In Ezekiel 22:30 the Lord says, “I looked for someone among them who would build up the wall and stand before me in the gap on behalf of the land so I would not have to destroy it, but I found no one.” The word picture painted in this verse is that of a wall with a hole or a gap in it. A wall was the best means of protection in ancient times. A breach in the wall would let the enemy through. If there was a breach in the wall, defenders would have to swarm to that location and hold the breach. The gap would need to be repaired as soon as possible. If a breach was left unattended or unrepaired, the city would fall.
Ezekiel 22 summarizes the sins and abuses of the nation. As punishment for Israel’s sins, God says He will disperse them among the nations. He says in verses 30–31, “I looked for someone among them who would build up the wall and stand before me in the gap on behalf of the land so I would not have to destroy it, but I found no one. So I will pour out my wrath on them and consume them with my fiery anger, bringing down on their own heads all they have done, declares the Sovereign Lord.” The “gap” here represents the danger facing Jerusalem: God’s wrath is about to break through in judgment on the sinful city. Was there no one who would, in righteousness, intercede on behalf of the city and seek God’s mercy? God searched for such a defender, but He could find none. It seems that, if someone had been willing to “stand in the gap,” the destruction of Jerusalem could have been avoided. Since no one was available or willing to defend the breach and rebuild the wall, judgment fell.

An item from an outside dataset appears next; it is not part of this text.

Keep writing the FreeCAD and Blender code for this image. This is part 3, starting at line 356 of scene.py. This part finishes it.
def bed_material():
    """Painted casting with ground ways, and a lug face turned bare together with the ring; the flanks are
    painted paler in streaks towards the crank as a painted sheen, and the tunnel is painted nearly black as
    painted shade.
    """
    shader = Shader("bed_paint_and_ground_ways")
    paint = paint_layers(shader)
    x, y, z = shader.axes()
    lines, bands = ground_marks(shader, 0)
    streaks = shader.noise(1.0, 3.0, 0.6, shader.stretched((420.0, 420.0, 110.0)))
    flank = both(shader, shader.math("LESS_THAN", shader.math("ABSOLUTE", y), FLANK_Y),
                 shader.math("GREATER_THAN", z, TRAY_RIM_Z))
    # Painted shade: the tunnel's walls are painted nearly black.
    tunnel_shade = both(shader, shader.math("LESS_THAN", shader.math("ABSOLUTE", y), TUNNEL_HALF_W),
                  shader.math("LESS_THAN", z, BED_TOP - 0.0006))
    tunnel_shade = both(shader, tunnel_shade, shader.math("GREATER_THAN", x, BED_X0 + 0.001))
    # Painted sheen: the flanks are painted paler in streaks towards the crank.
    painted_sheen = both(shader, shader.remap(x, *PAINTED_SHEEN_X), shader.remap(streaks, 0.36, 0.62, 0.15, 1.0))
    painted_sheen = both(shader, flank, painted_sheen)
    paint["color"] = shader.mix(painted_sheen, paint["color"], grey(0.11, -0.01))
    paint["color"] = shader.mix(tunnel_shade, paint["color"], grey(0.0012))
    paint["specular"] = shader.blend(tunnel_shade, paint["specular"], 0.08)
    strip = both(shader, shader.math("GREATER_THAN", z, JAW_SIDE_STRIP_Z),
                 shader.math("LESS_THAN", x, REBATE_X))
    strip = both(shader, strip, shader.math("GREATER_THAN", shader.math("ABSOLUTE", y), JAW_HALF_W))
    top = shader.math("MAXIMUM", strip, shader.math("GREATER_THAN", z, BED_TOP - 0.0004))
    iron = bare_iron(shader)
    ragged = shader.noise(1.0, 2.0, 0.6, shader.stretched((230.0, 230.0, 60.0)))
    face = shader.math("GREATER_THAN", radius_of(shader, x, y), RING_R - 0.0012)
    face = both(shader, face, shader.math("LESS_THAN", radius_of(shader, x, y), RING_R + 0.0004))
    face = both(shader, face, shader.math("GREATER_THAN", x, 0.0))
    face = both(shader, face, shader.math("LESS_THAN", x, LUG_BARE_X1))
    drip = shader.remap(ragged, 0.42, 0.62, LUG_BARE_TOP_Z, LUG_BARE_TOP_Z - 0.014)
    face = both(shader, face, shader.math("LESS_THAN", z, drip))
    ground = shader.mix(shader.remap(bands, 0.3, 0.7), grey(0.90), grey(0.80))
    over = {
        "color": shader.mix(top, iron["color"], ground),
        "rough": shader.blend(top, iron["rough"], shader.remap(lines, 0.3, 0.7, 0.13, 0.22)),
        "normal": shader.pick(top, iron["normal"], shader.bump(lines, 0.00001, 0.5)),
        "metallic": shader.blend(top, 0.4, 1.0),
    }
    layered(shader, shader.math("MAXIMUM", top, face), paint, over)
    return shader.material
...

Similar wording is found in Psalm 106:23. This psalm summarizes the sins of Israel in the wilderness, primarily concerning the golden calf. Verse 23 explains, “So [God] said he would destroy them—had not Moses, his chosen one, stood in the breach before him to keep his wrath from destroying them.” Moses “stood in the gap” and saved the people of Israel with his petition on their behalf. In standing in the gap, he “stepped between the LORD and the people” (Psalm 106:23, NLT). Moses had been chosen for that very purpose.

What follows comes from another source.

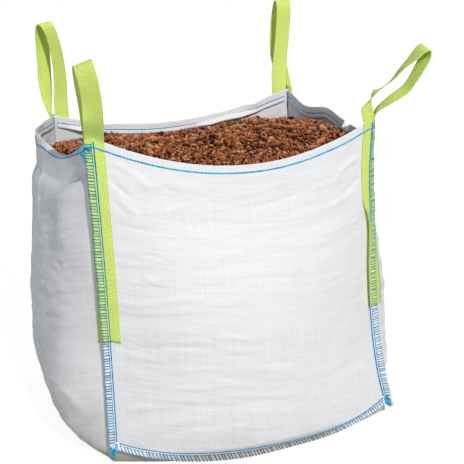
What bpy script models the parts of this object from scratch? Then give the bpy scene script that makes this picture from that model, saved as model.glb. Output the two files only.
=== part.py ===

The original story of Moses standing in the gap is found in Exodus 32:9–14: “‘I have seen these people,’ the Lord said to Moses, ‘and they are a stiff-necked people. Now leave me alone so that my anger may burn against them and that I may destroy them. Then I will make you into a great nation.’ But Moses sought the favor of the Lord his God. ‘Lord,’ he said, ‘why should your anger burn against your people, whom you brought out of Egypt with great power and a mighty hand? Why should the Egyptians say, “It was with evil intent that he brought them out, to kill them in the mountains and to wipe them off the face of the earth”? Turn from your fierce anger; relent and do not bring disaster on your people. Remember your servants Abraham, Isaac and Israel, to whom you swore by your own self: “I will make your descendants as numerous as the stars in the sky and I will give your descendants all this land I promised them, and it will be their inheritance forever.”’ Then the Lord relented and did not bring on his people the disaster he had threatened.” To stand in the gap is to intercede and plead for God’s mercy.

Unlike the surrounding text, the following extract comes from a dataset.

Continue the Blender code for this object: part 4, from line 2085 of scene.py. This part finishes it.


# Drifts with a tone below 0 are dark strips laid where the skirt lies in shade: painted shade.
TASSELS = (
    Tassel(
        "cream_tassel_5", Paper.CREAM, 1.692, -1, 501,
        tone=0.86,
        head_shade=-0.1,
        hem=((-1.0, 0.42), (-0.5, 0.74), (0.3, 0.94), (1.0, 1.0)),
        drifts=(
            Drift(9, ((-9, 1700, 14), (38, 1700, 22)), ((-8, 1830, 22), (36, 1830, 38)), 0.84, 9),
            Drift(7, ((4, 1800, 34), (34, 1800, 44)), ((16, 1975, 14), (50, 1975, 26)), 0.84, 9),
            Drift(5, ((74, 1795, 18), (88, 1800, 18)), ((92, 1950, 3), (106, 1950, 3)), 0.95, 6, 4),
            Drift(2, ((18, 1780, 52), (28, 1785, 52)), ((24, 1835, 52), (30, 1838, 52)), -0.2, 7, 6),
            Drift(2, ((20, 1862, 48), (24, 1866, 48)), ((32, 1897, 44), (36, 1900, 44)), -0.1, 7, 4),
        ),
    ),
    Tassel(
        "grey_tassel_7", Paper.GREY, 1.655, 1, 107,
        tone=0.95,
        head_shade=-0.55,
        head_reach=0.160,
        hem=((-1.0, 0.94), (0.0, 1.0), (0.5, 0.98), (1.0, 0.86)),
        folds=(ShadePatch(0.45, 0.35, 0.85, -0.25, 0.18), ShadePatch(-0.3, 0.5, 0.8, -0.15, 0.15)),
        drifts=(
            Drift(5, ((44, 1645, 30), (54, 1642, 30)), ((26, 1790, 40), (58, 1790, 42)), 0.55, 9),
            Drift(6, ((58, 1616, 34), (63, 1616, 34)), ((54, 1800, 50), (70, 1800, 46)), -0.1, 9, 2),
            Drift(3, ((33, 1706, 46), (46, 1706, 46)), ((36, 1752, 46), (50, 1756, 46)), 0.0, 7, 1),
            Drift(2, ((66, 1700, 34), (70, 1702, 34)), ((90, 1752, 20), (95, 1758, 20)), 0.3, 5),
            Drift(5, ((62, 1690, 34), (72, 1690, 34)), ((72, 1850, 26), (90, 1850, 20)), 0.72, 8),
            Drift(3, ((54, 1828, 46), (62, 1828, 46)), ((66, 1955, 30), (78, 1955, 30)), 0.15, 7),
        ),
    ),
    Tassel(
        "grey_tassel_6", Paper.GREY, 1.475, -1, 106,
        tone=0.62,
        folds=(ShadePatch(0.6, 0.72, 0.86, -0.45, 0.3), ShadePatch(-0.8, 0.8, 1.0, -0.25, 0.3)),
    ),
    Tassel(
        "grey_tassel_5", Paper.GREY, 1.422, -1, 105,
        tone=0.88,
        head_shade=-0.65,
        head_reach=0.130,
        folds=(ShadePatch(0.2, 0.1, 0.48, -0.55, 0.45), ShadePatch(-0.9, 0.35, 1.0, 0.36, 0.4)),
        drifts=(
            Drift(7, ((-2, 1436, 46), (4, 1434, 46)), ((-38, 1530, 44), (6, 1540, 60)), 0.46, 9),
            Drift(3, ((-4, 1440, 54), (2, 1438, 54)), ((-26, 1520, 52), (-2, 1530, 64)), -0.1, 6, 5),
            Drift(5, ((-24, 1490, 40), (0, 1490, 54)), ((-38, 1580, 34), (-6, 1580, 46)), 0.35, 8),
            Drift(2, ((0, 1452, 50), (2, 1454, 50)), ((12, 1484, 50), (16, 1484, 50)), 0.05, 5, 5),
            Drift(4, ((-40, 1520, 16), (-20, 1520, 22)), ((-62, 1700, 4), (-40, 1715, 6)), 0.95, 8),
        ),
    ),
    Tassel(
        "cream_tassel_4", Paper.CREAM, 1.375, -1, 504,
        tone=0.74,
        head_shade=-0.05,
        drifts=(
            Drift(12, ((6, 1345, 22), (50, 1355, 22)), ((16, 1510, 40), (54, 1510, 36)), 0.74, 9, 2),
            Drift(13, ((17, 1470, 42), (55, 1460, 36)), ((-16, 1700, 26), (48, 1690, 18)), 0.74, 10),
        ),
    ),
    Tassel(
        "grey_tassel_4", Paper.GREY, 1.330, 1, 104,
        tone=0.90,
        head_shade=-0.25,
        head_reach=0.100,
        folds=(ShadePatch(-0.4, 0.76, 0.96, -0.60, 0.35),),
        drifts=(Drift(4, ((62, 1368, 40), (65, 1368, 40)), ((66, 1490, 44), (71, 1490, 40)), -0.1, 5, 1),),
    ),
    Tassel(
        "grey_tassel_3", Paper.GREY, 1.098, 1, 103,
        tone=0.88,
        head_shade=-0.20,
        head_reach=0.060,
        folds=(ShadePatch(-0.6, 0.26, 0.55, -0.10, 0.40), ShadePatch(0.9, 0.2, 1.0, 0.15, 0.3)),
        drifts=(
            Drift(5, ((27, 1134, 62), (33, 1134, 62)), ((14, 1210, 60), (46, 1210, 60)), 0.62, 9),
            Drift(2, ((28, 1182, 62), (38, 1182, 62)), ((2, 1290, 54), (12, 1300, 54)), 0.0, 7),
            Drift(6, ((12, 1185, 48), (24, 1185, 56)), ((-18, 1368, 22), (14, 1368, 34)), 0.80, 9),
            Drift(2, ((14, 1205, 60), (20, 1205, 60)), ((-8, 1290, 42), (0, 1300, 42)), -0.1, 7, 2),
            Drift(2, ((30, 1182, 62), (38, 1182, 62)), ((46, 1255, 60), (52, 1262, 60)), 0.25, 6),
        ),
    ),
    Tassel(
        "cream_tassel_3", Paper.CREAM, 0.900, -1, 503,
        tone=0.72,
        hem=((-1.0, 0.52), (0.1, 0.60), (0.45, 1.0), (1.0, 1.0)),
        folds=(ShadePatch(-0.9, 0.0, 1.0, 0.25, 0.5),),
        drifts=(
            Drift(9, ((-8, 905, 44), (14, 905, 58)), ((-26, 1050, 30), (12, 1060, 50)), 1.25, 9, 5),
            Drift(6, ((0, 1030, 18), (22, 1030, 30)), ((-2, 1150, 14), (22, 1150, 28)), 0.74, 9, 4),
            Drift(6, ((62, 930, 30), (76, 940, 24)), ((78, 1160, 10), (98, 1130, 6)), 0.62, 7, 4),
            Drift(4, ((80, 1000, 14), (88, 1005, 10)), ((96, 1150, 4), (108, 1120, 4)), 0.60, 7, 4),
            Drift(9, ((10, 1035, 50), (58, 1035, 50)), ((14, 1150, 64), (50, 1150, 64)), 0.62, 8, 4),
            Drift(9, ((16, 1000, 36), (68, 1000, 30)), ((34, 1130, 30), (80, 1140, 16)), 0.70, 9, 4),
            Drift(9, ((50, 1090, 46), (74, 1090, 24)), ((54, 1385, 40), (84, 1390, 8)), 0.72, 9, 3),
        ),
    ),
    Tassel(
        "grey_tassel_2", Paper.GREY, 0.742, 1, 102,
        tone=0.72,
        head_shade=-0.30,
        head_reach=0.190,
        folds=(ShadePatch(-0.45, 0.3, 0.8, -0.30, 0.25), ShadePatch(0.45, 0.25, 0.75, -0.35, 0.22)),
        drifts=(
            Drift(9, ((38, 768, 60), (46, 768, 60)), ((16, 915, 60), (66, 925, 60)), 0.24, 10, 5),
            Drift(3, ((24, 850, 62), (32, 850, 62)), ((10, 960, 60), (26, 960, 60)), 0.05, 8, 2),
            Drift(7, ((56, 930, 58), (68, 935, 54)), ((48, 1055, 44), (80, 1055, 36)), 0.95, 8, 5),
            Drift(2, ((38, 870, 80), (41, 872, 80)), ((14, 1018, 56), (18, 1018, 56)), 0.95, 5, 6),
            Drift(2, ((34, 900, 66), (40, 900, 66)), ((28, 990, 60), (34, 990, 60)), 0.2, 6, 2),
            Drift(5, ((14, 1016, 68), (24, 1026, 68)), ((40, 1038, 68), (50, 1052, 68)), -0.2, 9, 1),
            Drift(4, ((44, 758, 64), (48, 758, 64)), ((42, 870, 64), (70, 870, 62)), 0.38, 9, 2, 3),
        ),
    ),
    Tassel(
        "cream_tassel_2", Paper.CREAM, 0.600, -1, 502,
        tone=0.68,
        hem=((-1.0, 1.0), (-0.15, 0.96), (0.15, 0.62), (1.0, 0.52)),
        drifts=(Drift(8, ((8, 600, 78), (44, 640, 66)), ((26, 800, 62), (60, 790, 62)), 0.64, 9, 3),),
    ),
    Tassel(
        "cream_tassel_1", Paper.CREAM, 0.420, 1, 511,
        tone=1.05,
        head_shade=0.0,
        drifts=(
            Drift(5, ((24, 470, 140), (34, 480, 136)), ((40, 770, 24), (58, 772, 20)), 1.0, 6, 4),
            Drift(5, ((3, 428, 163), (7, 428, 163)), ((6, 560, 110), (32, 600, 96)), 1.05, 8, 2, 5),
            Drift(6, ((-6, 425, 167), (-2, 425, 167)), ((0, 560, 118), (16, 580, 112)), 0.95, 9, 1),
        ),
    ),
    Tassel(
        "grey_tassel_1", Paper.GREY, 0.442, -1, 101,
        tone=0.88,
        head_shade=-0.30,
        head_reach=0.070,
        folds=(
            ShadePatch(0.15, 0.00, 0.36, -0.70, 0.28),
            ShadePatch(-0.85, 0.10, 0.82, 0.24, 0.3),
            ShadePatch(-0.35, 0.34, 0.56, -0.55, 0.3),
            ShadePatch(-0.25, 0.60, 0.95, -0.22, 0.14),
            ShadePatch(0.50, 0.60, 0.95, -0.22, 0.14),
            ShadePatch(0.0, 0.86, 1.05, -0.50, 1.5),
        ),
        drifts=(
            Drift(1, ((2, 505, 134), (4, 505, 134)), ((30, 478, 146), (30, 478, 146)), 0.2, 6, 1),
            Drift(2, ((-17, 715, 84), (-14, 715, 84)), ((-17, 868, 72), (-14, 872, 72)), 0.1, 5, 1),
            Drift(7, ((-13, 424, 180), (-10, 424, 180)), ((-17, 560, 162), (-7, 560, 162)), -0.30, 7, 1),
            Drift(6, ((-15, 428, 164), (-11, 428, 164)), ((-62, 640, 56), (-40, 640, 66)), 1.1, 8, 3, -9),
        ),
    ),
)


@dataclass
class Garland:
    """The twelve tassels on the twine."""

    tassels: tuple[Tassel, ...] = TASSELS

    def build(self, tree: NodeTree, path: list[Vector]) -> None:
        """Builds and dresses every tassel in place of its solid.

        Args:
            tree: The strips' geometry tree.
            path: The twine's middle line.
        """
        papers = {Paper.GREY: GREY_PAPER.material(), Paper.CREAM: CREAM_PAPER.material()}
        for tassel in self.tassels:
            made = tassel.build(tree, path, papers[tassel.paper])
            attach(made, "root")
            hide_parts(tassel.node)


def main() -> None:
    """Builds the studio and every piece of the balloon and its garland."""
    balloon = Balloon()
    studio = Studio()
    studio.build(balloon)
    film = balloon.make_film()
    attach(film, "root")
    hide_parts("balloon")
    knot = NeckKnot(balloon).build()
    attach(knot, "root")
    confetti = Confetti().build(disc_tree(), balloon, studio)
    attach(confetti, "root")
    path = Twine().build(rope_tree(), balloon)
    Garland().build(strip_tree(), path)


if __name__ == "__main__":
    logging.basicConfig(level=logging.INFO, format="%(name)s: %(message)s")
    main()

In Ezekiel 22:30, God uses language that reminds the people of Moses’ actions centuries before. At Moses’ intercession, God had relented of His wrath in the wilderness. In Ezekiel’s day, there was no Moses. No one interceded for Israel. No one understood the danger God’s people were in. With no intercessor to stand in the gap, the destruction of Israel would be carried out.
To make matters worse, in Ezekiel 13, the false prophets in Israel are condemned because they had not repaired the breach in the wall. Instead of standing in the gap, they simply denied that judgment was going to come.
Besides Moses, there are several who have had the courage and insight to “stand in the gap” and intercede for others. In Genesis 18 Abraham intercedes for Sodom. Stephen prayed for those stoning him (Acts 7:60). Paul prayed for Israel’s salvation (Romans 10:1). And of course, the Lord Jesus is the master of standing in the gap, praying from the cross, “Father, forgive them, for they do not know what they are doing” (Luke 23:34), and continuing to intercede for us (Hebrews 7:25).
In the New Testament, we are told to pray for others (1 Timothy 2:1). In God’s wisdom and sovereignty, He has chosen to use the prayers of people to accomplish His will. He still seeks those who will stand in the gap for friends and family, for people groups and nations. Like Abraham and Moses, we should be willing to stand in the gap, asking God to spare and to save.